• Task prompt:
Retype everything from the line that contains "Continue the OpenSCAD" down to the line that contains "if empty is", inclusive, without altering or adding anything.

• Information supplied:
+++

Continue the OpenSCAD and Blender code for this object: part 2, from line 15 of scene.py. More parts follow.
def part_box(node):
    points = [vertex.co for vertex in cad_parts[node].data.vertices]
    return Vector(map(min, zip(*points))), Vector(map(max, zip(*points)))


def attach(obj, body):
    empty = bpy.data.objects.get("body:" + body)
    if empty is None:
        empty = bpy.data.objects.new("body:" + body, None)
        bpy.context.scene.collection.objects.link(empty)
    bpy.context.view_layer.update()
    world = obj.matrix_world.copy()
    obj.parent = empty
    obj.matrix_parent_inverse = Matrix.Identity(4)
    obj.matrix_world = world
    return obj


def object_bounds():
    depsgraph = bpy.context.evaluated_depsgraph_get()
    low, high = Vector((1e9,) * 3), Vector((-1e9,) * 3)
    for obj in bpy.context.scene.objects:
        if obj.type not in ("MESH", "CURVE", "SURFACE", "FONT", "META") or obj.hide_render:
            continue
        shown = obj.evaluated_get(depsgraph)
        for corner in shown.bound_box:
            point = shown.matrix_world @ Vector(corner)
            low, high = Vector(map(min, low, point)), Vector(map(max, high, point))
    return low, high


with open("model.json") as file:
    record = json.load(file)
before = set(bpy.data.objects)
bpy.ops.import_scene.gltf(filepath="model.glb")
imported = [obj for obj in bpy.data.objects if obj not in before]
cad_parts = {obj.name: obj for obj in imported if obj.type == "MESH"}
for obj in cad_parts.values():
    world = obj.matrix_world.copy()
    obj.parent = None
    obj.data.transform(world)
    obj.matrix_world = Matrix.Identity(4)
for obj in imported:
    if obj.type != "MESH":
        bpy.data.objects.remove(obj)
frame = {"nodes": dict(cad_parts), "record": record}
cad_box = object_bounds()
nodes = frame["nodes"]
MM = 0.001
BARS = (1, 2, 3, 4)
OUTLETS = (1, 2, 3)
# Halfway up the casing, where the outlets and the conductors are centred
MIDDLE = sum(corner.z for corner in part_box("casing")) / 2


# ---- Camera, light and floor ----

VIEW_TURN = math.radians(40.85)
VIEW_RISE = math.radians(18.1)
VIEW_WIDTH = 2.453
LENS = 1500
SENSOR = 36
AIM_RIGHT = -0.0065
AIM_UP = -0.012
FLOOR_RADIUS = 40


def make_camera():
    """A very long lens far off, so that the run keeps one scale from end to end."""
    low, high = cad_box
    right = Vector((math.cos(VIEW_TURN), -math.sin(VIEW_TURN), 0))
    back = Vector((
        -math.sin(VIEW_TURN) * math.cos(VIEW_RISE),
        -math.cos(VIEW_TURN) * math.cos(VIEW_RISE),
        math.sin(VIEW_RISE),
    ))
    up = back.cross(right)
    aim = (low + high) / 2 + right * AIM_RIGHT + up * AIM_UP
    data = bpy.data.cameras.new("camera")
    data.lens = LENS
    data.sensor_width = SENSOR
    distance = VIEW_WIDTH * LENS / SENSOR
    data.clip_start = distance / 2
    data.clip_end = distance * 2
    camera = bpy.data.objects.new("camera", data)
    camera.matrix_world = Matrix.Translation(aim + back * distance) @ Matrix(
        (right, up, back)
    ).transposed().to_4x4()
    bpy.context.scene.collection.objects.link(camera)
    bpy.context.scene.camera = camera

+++

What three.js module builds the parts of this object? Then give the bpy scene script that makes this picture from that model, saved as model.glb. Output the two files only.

+++

• Answer below:
Continue the OpenSCAD and Blender code for this object: part 2, from line 15 of scene.py. More parts follow.
def part_box(node):
    points = [vertex.co for vertex in cad_parts[node].data.vertices]
    return Vector(map(min, zip(*points))), Vector(map(max, zip(*points)))


def attach(obj, body):
    empty = bpy.data.objects.get("body:" + body)
    if empty is None:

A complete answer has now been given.